%%

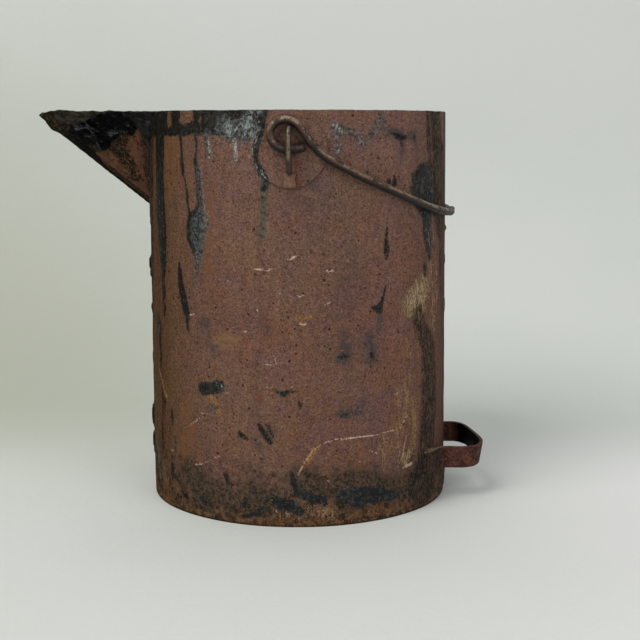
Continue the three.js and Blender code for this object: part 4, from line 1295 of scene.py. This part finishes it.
    # soft dirt
    stain = soft("stain", high=6, rag=5, low=-4)
    paint(stain * 0.62 * step(texture(6, seed=19), 0.36, 0.62), (122, 80, 50))
    haze = soft("haze", high=8, rag=7, low=-6)
    haze_spots = step(texture(3.6, detail=4, rough=0.78, seed=20), 0.40, 0.62)
    paint(haze * 0.42 * haze_spots, (72, 62, 62))
    smudge = soft("smudge", high=4, rag=6, low=-3)
    cool = mix(grain, (38, 40, 44), (84, 80, 82))
    dirt_spots = step(texture(2.4, rough=0.75, seed=39), 0.40, 0.60)
    dirt = mix(dirt_spots, (30, 29, 25), (84, 72, 56))
    smears = step(texture(3.0, detail=4, rough=0.78, scale=(1, 1, 0.7), seed=33), 0.34, 0.54)
    paint(smudge * 0.85 * smears, mix(step(z, 70, 50), cool, dirt))
    # light brown blotches, brushed patch and streaks; red rust
    paint(soft("tanb", high=3.5, rag=4, low=-3) * 0.62, (140, 106, 74))
    tan = soft("tan", high=2.0, rag=7, low=-2.4)
    brushed = texture(1.5, scale=(0.85, 0.85, 0.25), seed=21)
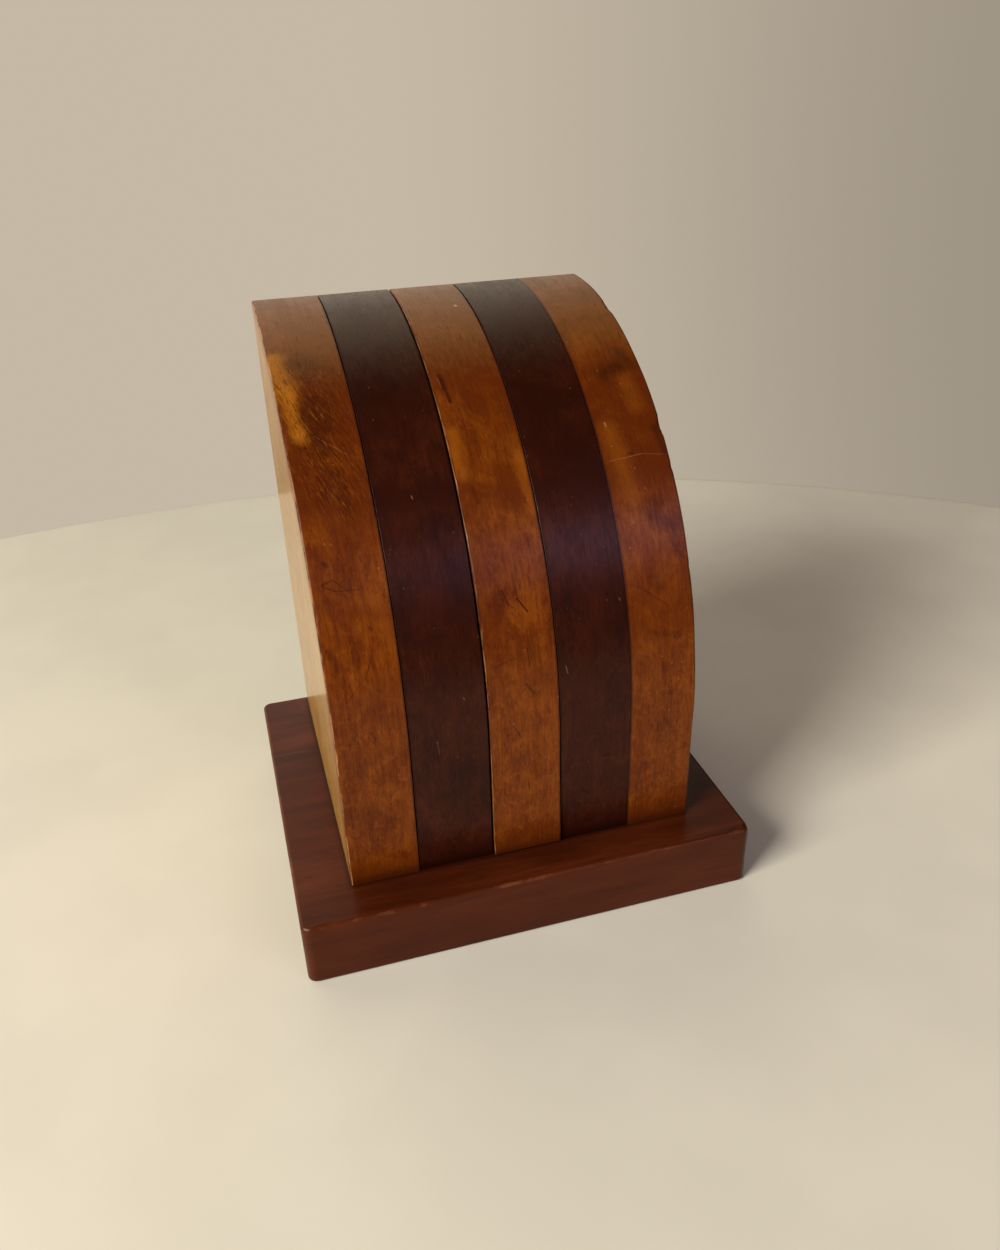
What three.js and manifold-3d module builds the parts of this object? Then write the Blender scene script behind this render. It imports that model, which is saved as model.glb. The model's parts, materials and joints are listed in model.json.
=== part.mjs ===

%%

SET TASK
Print all of the entries again, exactly as written.

EXPECTED ANSWER
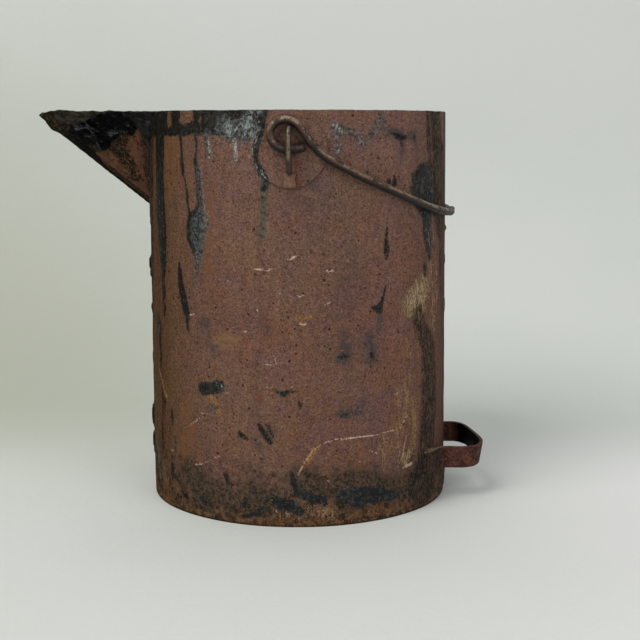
Continue the three.js and Blender code for this object: part 4, from line 1295 of scene.py. This part finishes it.
    # soft dirt
    stain = soft("stain", high=6, rag=5, low=-4)
    paint(stain * 0.62 * step(texture(6, seed=19), 0.36, 0.62), (122, 80, 50))
    haze = soft("haze", high=8, rag=7, low=-6)
    haze_spots = step(texture(3.6, detail=4, rough=0.78, seed=20), 0.40, 0.62)
    paint(haze * 0.42 * haze_spots, (72, 62, 62))
    smudge = soft("smudge", high=4, rag=6, low=-3)
    cool = mix(grain, (38, 40, 44), (84, 80, 82))
    dirt_spots = step(texture(2.4, rough=0.75, seed=39), 0.40, 0.60)
    dirt = mix(dirt_spots, (30, 29, 25), (84, 72, 56))
    smears = step(texture(3.0, detail=4, rough=0.78, scale=(1, 1, 0.7), seed=33), 0.34, 0.54)
    paint(smudge * 0.85 * smears, mix(step(z, 70, 50), cool, dirt))
    # light brown blotches, brushed patch and streaks; red rust
    paint(soft("tanb", high=3.5, rag=4, low=-3) * 0.62, (140, 106, 74))
    tan = soft("tan", high=2.0, rag=7, low=-2.4)
    brushed = texture(1.5, scale=(0.85, 0.85, 0.25), seed=21)
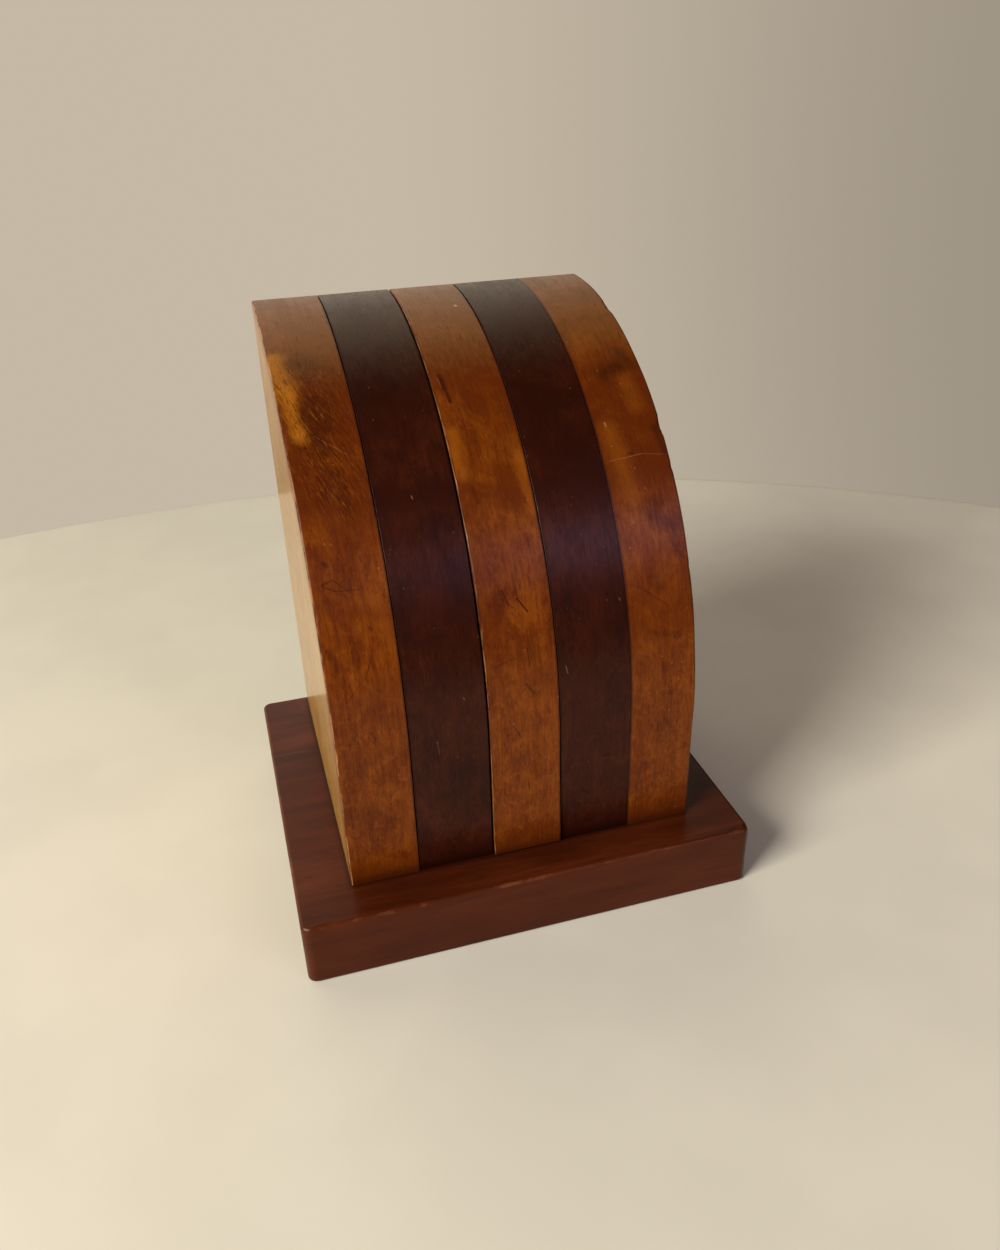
What three.js and manifold-3d module builds the parts of this object? Then write the Blender scene script behind this render. It imports that model, which is saved as model.glb. The model's parts, materials and joints are listed in model.json.
=== part.mjs ===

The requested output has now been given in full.